Four corners are Chester's icon

By Jim Montalto

If you are standing in the center of Chester, be careful. You'll be in the middle of the Route 102 and 121 intersection. Traffic aside, you'll also have the chance to see Chester's claim to fame. Three of the four corners surrounding the crossway are considered historic landmarks.

"The National Park Service placed Stevens Memorial Hall on its register in September 2004. It was the town hall for many years, but now serves as the meeting place of the Chester Historical Society," says Chester Public Library Director Melissa Rossetti.

The First Church Congregational, on 4 Chester St., was established in 1730. Its first meeting house, which was just 50 feet by 38 feet, was built in 1731. In 1772, church members voted to expand the church on new land donated by the congregation's second reverend, Ebenezer Flagg. A steeple and a porch also were added, and in 1850 a small organ was introduced. First Church Congregational was listed on the National Register of Historic Places on June 5, 1986.
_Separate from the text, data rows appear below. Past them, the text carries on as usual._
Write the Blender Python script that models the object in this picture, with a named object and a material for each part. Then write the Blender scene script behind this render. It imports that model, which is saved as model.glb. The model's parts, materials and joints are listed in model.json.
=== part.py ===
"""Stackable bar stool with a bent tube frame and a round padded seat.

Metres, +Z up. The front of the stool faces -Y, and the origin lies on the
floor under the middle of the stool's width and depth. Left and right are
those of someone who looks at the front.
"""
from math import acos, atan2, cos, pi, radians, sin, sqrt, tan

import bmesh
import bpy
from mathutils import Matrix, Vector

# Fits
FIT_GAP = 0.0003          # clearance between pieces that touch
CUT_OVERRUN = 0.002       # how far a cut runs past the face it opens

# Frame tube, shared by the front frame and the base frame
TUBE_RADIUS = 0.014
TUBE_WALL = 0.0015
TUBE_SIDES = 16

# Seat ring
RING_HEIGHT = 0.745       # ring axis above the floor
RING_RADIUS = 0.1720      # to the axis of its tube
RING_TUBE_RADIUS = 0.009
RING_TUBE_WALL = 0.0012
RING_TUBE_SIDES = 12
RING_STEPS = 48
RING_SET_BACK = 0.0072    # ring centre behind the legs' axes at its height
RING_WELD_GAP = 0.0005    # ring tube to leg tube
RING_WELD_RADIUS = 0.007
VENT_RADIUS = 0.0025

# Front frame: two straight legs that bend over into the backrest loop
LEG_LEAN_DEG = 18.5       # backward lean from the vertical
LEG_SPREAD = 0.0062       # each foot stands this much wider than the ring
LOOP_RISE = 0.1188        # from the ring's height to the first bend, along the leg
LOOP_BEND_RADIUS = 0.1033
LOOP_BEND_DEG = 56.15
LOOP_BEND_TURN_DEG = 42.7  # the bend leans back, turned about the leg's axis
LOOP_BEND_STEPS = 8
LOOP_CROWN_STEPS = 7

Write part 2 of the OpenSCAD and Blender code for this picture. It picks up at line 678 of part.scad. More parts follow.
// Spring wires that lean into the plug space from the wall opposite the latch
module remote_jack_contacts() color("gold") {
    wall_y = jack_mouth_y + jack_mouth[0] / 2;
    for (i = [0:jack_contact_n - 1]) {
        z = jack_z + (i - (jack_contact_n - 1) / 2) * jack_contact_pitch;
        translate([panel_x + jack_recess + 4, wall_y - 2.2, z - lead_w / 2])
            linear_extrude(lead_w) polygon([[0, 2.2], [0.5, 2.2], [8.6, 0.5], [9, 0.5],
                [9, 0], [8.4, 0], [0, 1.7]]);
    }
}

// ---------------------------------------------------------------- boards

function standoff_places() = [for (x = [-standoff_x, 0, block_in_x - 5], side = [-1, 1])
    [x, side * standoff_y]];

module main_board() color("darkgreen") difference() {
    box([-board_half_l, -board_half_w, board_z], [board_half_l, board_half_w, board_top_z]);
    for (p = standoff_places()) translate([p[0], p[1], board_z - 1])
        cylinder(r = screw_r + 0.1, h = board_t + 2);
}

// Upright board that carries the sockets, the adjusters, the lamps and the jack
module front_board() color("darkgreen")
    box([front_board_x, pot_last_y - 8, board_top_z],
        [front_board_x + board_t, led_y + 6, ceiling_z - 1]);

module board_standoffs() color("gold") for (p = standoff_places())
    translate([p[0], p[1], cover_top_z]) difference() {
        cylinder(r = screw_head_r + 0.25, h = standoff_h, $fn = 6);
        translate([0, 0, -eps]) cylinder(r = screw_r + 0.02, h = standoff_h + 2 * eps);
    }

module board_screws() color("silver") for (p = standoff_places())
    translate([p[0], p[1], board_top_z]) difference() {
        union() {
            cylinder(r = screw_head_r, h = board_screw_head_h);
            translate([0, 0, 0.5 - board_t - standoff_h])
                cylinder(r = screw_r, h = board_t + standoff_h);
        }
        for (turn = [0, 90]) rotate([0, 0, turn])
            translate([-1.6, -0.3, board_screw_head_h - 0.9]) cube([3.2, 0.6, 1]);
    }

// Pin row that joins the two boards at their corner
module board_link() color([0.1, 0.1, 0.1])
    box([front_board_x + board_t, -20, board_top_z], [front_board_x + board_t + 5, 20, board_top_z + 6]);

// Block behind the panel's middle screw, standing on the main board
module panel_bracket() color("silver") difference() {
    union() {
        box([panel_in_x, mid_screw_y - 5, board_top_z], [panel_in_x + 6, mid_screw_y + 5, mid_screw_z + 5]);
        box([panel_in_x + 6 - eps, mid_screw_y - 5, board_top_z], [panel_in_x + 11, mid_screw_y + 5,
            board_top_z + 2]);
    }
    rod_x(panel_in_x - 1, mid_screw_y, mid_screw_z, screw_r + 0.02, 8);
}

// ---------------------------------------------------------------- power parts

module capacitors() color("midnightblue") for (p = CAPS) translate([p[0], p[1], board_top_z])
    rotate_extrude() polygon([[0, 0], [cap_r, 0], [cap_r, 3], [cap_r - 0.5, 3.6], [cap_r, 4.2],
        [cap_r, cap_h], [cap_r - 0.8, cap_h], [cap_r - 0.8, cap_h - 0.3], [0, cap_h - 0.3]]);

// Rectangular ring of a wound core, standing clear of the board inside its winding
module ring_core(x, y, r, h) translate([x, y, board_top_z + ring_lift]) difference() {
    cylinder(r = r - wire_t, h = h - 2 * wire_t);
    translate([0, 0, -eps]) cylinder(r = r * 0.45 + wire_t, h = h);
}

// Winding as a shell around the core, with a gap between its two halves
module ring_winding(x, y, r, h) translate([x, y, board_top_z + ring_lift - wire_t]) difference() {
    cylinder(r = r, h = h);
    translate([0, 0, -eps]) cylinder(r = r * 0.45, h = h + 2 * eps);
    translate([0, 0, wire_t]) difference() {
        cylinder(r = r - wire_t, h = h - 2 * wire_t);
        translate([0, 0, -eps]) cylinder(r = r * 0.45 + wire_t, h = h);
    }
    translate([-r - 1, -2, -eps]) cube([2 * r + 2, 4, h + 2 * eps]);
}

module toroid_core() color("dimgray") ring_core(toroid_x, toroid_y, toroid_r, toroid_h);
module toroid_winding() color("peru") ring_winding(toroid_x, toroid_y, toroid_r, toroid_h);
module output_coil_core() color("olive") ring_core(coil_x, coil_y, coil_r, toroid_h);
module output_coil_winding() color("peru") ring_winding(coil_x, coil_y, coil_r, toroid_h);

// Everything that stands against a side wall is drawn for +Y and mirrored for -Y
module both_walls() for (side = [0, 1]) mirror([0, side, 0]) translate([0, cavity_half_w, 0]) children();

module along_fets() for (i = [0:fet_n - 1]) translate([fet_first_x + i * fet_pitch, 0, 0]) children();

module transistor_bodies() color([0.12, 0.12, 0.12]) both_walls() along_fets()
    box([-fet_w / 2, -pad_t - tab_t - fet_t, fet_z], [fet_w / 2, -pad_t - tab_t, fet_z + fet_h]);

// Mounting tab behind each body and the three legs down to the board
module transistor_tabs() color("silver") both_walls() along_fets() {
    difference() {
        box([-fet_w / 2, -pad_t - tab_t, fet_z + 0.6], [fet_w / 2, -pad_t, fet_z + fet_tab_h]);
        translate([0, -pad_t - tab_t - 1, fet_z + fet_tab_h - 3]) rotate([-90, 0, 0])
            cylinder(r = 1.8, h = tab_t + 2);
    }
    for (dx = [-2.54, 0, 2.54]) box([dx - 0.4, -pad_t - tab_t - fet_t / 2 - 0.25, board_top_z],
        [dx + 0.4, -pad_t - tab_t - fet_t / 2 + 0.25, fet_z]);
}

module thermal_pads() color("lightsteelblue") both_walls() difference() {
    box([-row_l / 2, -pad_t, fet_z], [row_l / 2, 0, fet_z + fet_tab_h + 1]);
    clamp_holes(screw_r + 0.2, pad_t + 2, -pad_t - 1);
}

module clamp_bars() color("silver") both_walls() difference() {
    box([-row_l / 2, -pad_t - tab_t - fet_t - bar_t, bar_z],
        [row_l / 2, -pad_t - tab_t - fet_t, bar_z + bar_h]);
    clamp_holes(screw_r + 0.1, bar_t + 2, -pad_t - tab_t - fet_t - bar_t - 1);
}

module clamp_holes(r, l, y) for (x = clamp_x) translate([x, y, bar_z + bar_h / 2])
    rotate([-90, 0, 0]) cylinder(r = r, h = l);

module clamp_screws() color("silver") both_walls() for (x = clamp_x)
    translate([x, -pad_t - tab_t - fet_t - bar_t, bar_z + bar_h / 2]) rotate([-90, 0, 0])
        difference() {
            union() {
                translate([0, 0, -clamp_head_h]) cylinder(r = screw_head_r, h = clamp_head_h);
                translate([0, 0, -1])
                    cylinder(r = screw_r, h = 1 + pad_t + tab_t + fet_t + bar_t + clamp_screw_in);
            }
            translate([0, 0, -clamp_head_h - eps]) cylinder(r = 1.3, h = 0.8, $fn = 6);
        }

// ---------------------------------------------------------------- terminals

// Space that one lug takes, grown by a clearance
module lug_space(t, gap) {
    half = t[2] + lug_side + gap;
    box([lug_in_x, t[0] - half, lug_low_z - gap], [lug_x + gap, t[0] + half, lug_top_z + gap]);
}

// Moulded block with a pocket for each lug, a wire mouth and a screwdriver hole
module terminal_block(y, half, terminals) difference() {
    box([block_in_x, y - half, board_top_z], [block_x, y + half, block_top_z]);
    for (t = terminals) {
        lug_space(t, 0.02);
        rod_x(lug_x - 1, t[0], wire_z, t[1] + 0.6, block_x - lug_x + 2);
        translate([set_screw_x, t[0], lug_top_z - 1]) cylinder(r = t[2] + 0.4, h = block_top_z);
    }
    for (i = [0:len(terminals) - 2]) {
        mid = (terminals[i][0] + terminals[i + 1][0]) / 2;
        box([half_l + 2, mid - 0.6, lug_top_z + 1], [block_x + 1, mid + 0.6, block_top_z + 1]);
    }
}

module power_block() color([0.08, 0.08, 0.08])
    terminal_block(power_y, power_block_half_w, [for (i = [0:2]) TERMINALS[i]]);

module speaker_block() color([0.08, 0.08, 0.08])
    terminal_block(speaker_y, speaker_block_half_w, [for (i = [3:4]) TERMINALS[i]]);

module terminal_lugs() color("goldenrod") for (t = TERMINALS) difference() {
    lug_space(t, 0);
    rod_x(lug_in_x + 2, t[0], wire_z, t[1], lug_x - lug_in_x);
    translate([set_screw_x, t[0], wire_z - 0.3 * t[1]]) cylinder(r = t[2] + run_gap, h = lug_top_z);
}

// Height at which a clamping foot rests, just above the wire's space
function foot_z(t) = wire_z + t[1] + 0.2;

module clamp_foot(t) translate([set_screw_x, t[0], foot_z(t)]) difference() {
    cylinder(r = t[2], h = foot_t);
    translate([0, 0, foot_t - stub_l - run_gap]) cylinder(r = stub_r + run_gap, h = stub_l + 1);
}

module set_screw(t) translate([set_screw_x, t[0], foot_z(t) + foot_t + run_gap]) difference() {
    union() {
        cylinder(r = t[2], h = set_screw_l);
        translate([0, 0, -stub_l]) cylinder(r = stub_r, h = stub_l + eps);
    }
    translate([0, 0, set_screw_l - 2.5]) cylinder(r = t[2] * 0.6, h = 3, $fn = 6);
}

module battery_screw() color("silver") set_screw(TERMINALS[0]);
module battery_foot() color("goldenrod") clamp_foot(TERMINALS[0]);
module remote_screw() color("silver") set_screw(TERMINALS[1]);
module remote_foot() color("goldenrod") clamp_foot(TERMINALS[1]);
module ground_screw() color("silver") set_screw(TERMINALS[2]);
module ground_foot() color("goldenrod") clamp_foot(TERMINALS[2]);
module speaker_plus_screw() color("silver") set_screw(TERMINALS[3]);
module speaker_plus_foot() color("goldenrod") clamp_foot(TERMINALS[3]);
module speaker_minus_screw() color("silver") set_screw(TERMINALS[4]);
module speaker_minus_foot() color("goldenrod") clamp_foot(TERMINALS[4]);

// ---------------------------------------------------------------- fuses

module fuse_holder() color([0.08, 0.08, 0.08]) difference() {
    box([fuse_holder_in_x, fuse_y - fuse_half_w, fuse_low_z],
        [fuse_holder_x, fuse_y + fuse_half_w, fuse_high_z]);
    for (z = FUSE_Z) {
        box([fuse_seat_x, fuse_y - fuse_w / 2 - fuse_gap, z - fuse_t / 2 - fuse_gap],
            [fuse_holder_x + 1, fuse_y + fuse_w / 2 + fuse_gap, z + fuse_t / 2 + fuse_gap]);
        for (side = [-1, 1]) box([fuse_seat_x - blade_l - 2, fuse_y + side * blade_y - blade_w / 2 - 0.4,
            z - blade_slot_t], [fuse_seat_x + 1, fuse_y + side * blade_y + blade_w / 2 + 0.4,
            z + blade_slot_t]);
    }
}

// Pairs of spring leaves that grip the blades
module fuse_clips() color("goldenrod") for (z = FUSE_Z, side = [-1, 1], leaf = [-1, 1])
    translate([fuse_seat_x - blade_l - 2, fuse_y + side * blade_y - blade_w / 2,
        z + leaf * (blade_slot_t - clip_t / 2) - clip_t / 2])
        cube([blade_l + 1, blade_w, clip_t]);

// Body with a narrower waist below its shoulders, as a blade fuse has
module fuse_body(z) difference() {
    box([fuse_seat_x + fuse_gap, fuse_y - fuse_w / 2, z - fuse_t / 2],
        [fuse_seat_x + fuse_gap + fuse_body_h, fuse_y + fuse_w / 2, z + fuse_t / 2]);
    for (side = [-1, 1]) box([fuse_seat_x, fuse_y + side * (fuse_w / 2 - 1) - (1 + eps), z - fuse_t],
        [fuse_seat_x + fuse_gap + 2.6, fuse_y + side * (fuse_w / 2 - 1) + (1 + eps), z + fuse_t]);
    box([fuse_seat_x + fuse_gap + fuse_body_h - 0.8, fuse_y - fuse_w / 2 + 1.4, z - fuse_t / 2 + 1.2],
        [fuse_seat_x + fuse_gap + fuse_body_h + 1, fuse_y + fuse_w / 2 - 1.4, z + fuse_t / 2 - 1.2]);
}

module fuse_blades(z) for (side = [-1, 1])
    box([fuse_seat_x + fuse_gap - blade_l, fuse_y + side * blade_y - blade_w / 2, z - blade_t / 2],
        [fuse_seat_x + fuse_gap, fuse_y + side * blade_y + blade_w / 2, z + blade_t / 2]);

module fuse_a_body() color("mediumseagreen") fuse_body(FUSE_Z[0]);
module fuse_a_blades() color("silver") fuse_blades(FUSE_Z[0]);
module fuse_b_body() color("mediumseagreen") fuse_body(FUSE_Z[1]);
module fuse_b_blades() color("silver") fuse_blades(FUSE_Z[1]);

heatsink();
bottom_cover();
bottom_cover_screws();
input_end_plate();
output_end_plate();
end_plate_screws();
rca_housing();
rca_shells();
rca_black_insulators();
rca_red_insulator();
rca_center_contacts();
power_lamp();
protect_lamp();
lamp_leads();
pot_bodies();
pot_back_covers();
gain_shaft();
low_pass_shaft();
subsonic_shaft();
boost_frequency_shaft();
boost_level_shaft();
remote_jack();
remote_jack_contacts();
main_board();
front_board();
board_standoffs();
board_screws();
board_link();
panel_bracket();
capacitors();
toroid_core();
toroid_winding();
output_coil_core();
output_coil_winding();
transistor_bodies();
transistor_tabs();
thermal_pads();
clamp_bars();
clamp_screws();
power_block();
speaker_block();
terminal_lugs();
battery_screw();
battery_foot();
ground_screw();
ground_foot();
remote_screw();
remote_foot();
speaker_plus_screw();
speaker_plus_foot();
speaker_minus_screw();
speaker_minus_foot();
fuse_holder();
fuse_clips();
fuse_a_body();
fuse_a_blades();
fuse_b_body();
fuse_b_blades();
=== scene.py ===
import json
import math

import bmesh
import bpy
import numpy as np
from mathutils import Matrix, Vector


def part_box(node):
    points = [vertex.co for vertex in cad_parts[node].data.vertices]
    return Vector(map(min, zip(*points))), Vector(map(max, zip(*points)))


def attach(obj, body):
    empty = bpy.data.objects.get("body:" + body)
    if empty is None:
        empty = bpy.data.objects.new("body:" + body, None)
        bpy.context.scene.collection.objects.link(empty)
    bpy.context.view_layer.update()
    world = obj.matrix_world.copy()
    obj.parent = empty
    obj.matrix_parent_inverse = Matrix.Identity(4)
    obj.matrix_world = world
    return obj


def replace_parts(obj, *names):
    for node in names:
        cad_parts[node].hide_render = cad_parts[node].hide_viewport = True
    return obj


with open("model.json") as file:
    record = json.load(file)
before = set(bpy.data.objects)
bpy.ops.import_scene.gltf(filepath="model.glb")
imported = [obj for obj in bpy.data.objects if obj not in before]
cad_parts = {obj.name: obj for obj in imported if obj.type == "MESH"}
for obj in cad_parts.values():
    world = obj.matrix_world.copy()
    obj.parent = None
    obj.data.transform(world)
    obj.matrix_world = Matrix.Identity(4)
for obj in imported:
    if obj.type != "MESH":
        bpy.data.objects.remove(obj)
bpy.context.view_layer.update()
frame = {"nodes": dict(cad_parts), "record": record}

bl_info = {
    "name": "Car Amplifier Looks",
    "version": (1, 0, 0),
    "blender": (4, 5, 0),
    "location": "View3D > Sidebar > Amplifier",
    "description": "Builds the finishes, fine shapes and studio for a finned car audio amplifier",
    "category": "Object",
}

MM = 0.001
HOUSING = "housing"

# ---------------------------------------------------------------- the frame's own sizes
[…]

Across the street from the church is the state's oldest graveyard, Village Cemetery. Stones signed by New England's finest sculptors can be found here including those of Stephen and Abel Webster, John Marble, John Wright and Timothy Eastman. Revolutionary heroes rest in the cemetery as well as two New Hampshire governors and a Chief Justice of the New Hampshire Supreme Court. Visitors will also find smiling and frowning angels carved into headstones by Anthony and Samuel Morse. The Village Cemetery was listed on the National Register in 1979.

On the fourth corner is a monument to honor the Chester minutemen who fought in the American Revolution.